An approach to Sacra Doctrina through Thomas Aquinas should flow from humble docility. According to Thomas, Sacra Doctrina is God’s knowledge of himself shared with the blessed in heaven and on earth.[1] Expressed in the Summa Theologica, Christ’s role in Sacra Doctrina is nothing other than the divine transmission of God himself shared through the incarnational principle.

An initial overview of all in theology is either addressing God (His nature) or addressing things as “coming from or going to God.”[2] Through Sacra Doctrina, theology has foundation which reveals both God and things in relation to God. The role of Christ in Sacra Doctrina is further necessary in understanding Thomas’ designation of theology with a divine wisdom. Before the consideration of theology as such, Thomas admits to the consensus that philosophy is the summit of intellectual endeavors. Thomas says if this is the case, then theology is of the divine sort–which is higher than that of temporal pursuit. He also says that in the practical sense, Sacra Doctrina is of a nobler science in that the practical form of the science is “eternal bliss.”[3] Yet Thomas states in his concern for knowledge, man has no knowledge directly about God insofar as His essence and nature are concerned. How does Sacra Doctrina as defined by Thomas allow man to get around this seemingly insurmountable obstacle between God the Creator and man the creature? Thomas explains the knowledge man can have of God which pertains to that of naturality. Humanity can have natural knowledge of God under the ratio of cause of effects—God qua cause.[4] It follows that revelation can give man some knowledge of God directly—of the Trinity. Man’s knowledge therefore from revelation is an effect of grace. This exposition of theology is a necessary foundation in understanding Christ’s role in Sacra Doctrina for Thomas most expressly shown the 12th and 13th questions of the Summa.
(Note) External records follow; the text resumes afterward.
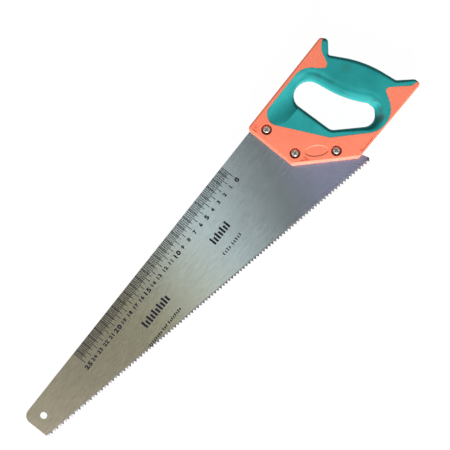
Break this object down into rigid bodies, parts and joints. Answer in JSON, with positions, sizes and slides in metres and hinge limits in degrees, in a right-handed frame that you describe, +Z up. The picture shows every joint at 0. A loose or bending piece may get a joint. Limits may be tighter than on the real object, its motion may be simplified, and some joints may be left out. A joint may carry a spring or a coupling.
{
  "type": "hand saw",
  "caption": "Panel hand saw: tapered toothed steel blade clamped by screws in a closed two-material handle with 90 and 45 degree marking edges.",
  "frame": {"origin": "centre of the saw's bounding box, on the surface the saw lies on (lowest point of the grip's palm swell)", "axes": "+X along the blade's back from toe to handle, +Y from the teeth to the blade's back, +Z up through the blade's thickness as the saw lies on its side"},
  "size_m": [0.531, 0.1194, 0.03],
  "materials": {
    "blade_steel": "fine grain brushed along the blade, thin clear lacquer",
    "hard_plastic": "orange moulded plastic, fine satin texture",
    "soft_rubber": "matt teal overmoulded soft grip",
    "zinc_screw": "zinc plated, slightly yellow",
    "washer_steel": "dark spring steel",
    "nut_steel": "zinc plated"
  },
  "bodies": {
    "root": {"blade": "blade_steel", "handle_core": "hard_plastic", "soft_grip": "soft_rubber", "blade_screw_1": "zinc_screw", "blade_screw_2": "zinc_screw", "blade_screw_3": "zinc_screw", "lock_washer_1": "washer_steel", "lock_washer_2": "washer_steel", "lock_washer_3": "washer_steel", "sleeve_nut_1": "nut_steel", "sleeve_nut_2": "nut_steel", "sleeve_nut_3": "nut_steel"}
  },
  "joints": []
}
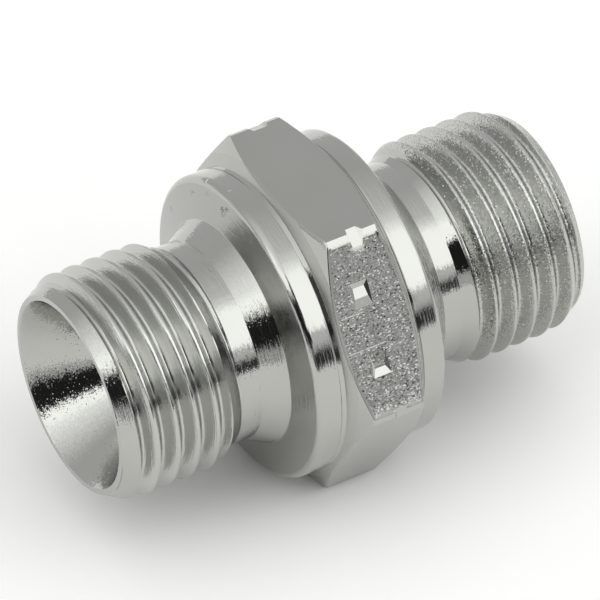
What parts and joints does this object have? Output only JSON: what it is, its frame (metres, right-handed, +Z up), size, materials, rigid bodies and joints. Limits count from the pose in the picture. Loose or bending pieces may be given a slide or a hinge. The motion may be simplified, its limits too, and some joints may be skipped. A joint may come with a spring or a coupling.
{
  "type": "straight hydraulic adapter",
  "caption": "Turned steel straight adapter for hydraulic lines: a middle hexagon between round collars, with an outside thread and a conical seat at each end.",
  "frame": {"origin": "centre of the bore at the middle of the hexagon, which is the centre of the bounding box", "axes": "+X along the bore, +Z up out of the flat that lies on top, +Y away from the flat with the dimples"},
  "size_m": [0.0356, 0.0252, 0.022],
  "materials": {
    "zinc_plated_steel": "zinc plated, satin to bright"
  },
  "bodies": {
    "root": {"adapter_body": "zinc_plated_steel"}
  },
  "joints": []
}
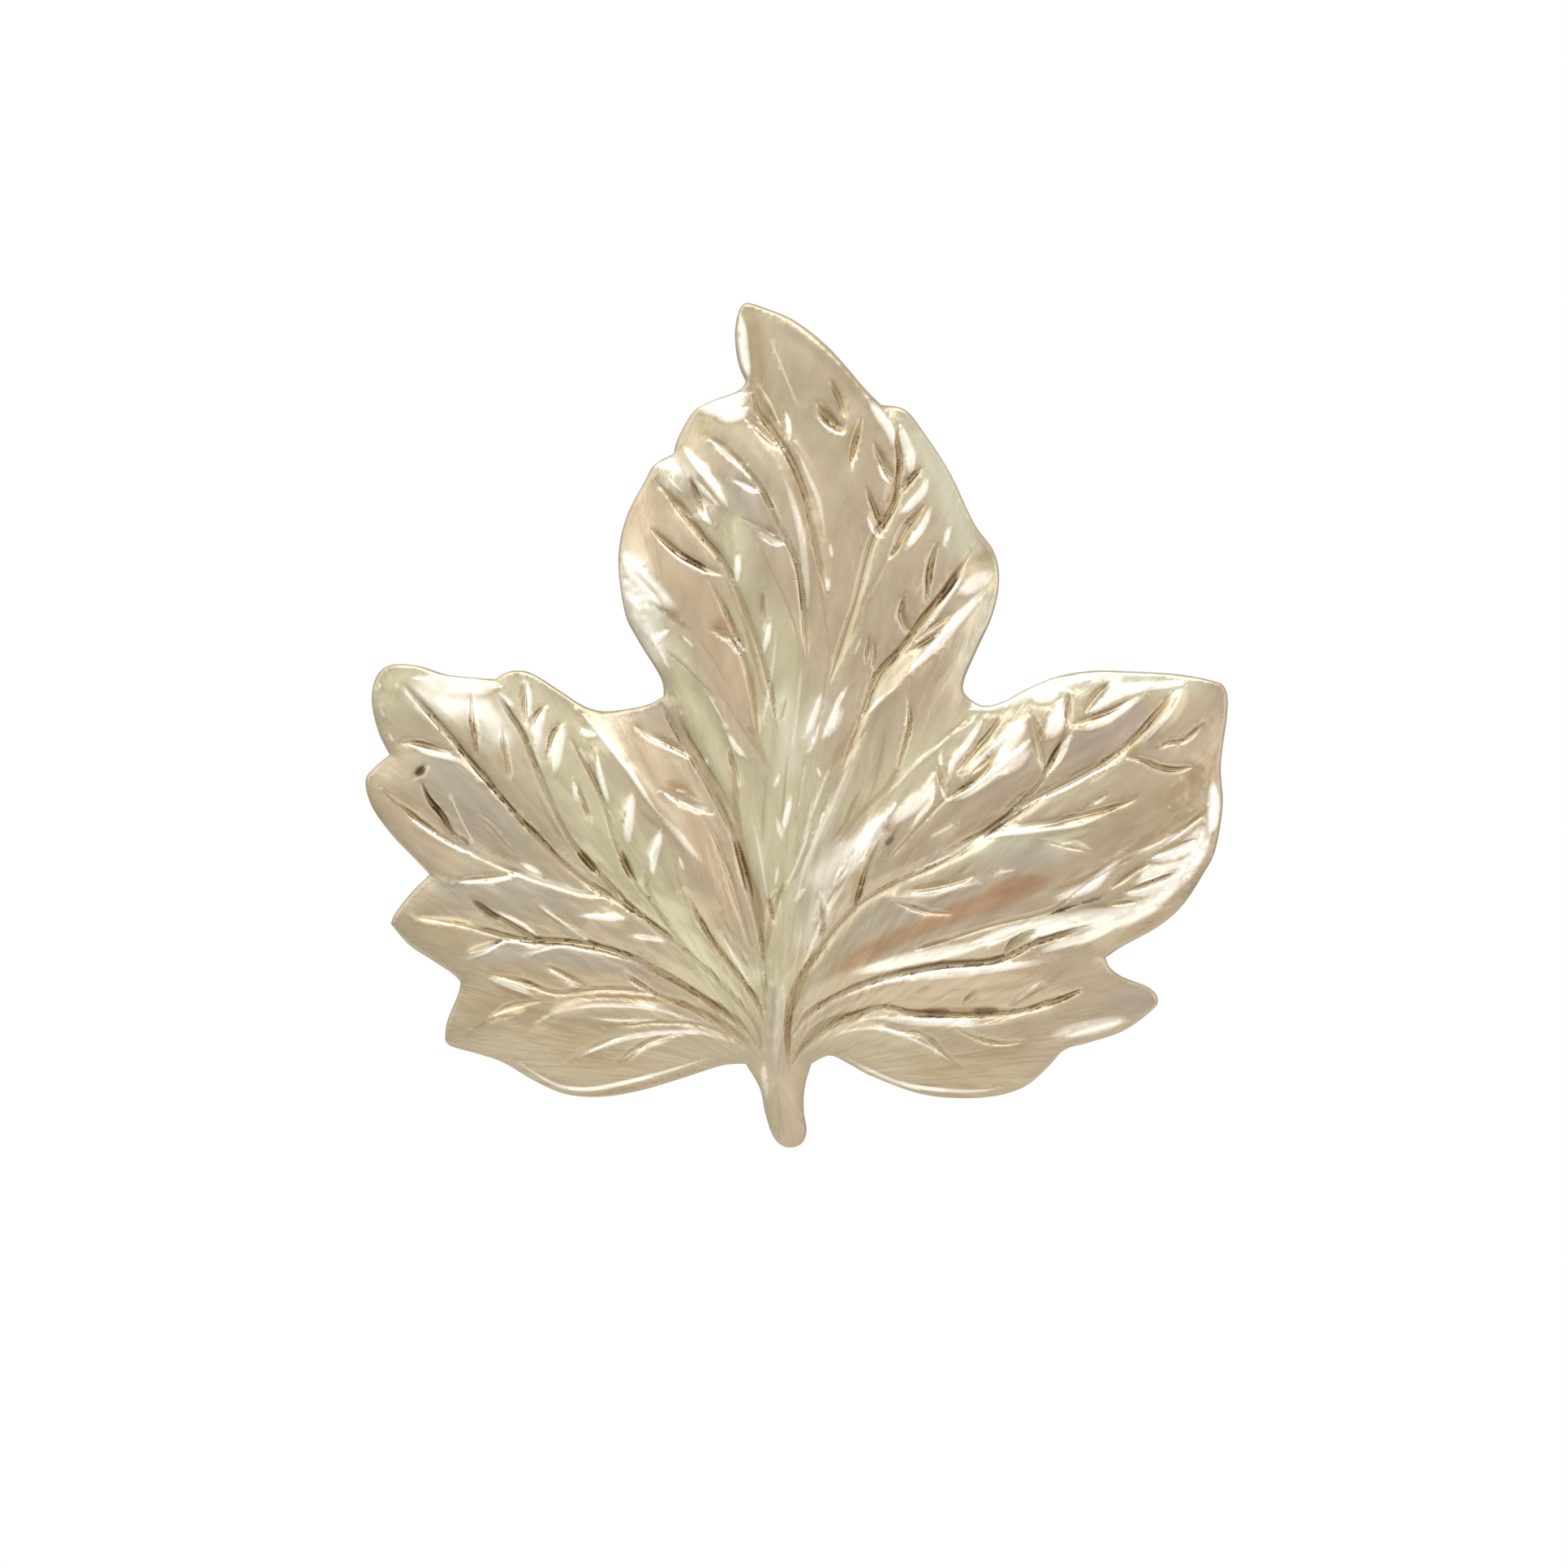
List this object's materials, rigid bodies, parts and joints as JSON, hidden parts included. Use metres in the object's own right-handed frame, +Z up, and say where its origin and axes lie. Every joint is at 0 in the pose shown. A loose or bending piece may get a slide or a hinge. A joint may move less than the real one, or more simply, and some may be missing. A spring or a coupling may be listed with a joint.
{
  "type": "leaf brooch",
  "caption": "Silver brooch shaped as a lobed leaf with engraved veins, with a hinged pin and a rotating safety catch behind.",
  "frame": {"origin": "the middle of the pin, where the cloth holds the brooch", "axes": "+Z up the leaf from its stem to its tip, +X to the right of someone facing the leaf, +Y out of its back, towards the wearer"},
  "size_m": [0.0499, 0.0073, 0.0489],
  "materials": {
    "leaf_silver": "polished silver with a warm tarnish, darker in the engraved veins",
    "finding_silver": "soldered silver, half polished",
    "pin_metal": "drawn nickel silver wire, polished"
  },
  "bodies": {
    "brooch": {"leaf": "leaf_silver", "hinge_plate": "finding_silver", "hinge_knuckle": "finding_silver", "hinge_rivet": "pin_metal", "catch_plate": "finding_silver", "catch_housing": "finding_silver"},
    "pin": {"pin_stem": "pin_metal"},
    "lock": {"catch_lock": "finding_silver"}
  },
  "joints": [
    {"name": "pin_hinge", "type": "hinge", "parent": "brooch", "child": "pin", "pos_m": [-0.015, 0, 0], "axis": [0, 0, 1], "range_deg": [0, 80]},
    {"name": "catch_turn", "type": "hinge", "parent": "brooch", "child": "lock", "pos_m": [0.015, 0, 0], "axis": [-1, 0, 0], "range_deg": [0, 115]}
  ]
}
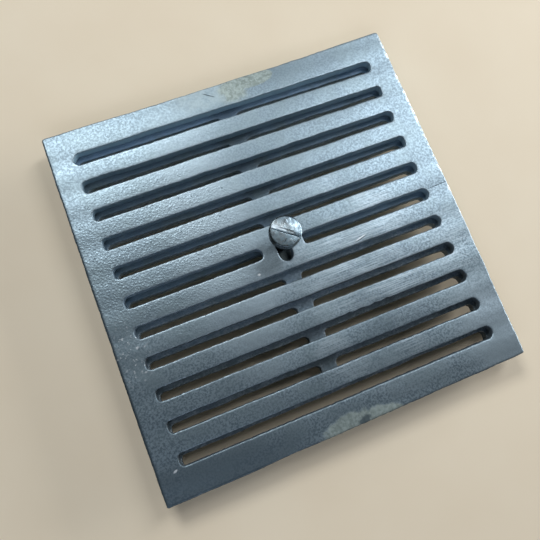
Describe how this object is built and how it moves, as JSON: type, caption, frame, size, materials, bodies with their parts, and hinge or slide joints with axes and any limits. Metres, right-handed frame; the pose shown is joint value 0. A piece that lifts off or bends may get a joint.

Before one can name God, Thomas precedes question 12 with an explanation of the ways in which man can know God. Thomas gives three ways one can know God. The first mode of knowing is through affirmation, “we see his causes as the unmoved mover.”[5] Secondly, man can know God by negation, “we see what God is not.”[6] Thirdly, “we see the good and glory in causes” whereby man can know God though excellence. After this foundation, it follows that man names as he knows. Hence, a name for God says more about what he is not. Interestingly, man names each thing known to him by highlighting some aspect of it common to other things. A name therefore designates a referent by way of a concept, and man names an object by his intellect. Following 12, Question 13 further addresses how we can name God substantially. This type of name signifies divine substance, but it falls short of a full representation.[7] Further, some names are causal which pre-exist in God, and some are negative that express the distance between creatures and God. Nevertheless, one can know all perfection exists in God. This specific notion, made confident to in Christ, re-directs the distortion in faith, and that of Moses Maimonides which holds that man cannot name God properly. The incarnation allows the whole definition to be applicable to the object—how we can name God properly. Hence, God is good—His goodness first is not contingent on one’s understanding and second penetrates man’s knowledge through the incarnation of Christ. Thomas regards metaphors as being said properly sometimes, but only of the ones that do not signify perfections.[8] Christ is the tangible perfection of any insufficient metaphor that which seeks to explain God in any intelligible way. For Thomas, words that signify pure perfections have no limit in God. Overall, to name God analogously, the name must be properly proportional applied to God proportionally.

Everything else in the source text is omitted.